(Provided material):
╔══
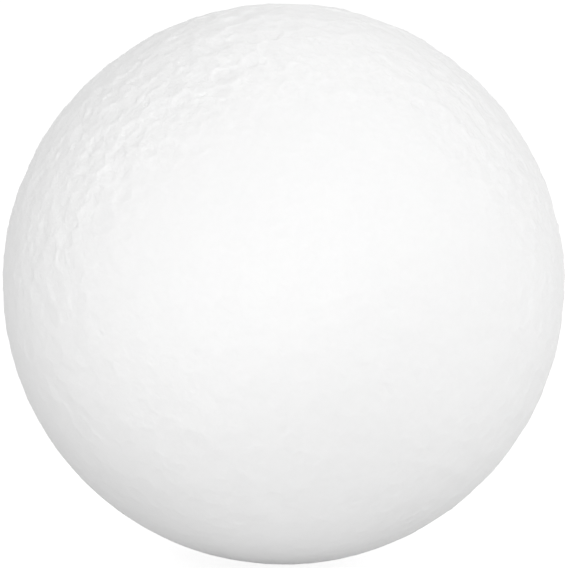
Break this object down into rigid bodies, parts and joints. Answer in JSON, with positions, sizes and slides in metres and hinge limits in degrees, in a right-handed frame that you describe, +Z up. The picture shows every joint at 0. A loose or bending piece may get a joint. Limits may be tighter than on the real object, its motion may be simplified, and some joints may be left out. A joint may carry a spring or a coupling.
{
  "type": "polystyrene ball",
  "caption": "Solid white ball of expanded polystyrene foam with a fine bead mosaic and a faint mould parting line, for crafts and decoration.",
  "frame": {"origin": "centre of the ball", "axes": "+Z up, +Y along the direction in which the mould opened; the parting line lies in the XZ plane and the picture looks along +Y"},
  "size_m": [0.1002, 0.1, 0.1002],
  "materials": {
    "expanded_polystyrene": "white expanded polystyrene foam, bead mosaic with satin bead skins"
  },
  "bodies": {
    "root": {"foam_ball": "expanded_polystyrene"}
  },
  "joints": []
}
╚══
(What the task requires):
Print the whole listing exactly as it is.

(Result for this exercise):
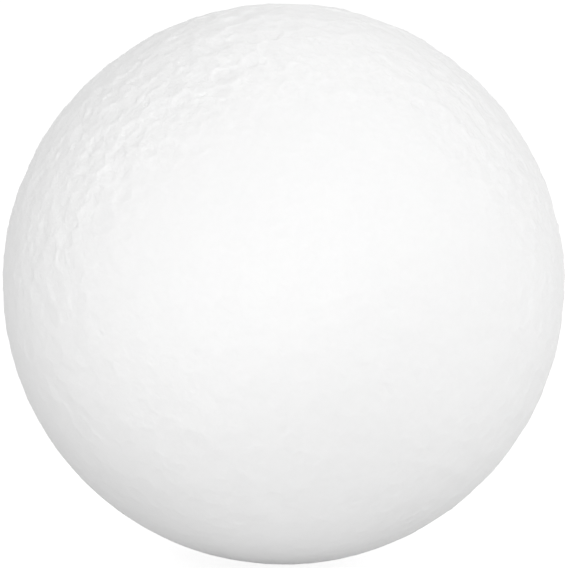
Break this object down into rigid bodies, parts and joints. Answer in JSON, with positions, sizes and slides in metres and hinge limits in degrees, in a right-handed frame that you describe, +Z up. The picture shows every joint at 0. A loose or bending piece may get a joint. Limits may be tighter than on the real object, its motion may be simplified, and some joints may be left out. A joint may carry a spring or a coupling.
{
  "type": "polystyrene ball",
  "caption": "Solid white ball of expanded polystyrene foam with a fine bead mosaic and a faint mould parting line, for crafts and decoration.",
  "frame": {"origin": "centre of the ball", "axes": "+Z up, +Y along the direction in which the mould opened; the parting line lies in the XZ plane and the picture looks along +Y"},
  "size_m": [0.1002, 0.1, 0.1002],
  "materials": {
    "expanded_polystyrene": "white expanded polystyrene foam, bead mosaic with satin bead skins"
  },
  "bodies": {
    "root": {"foam_ball": "expanded_polystyrene"}
  },
  "joints": []
}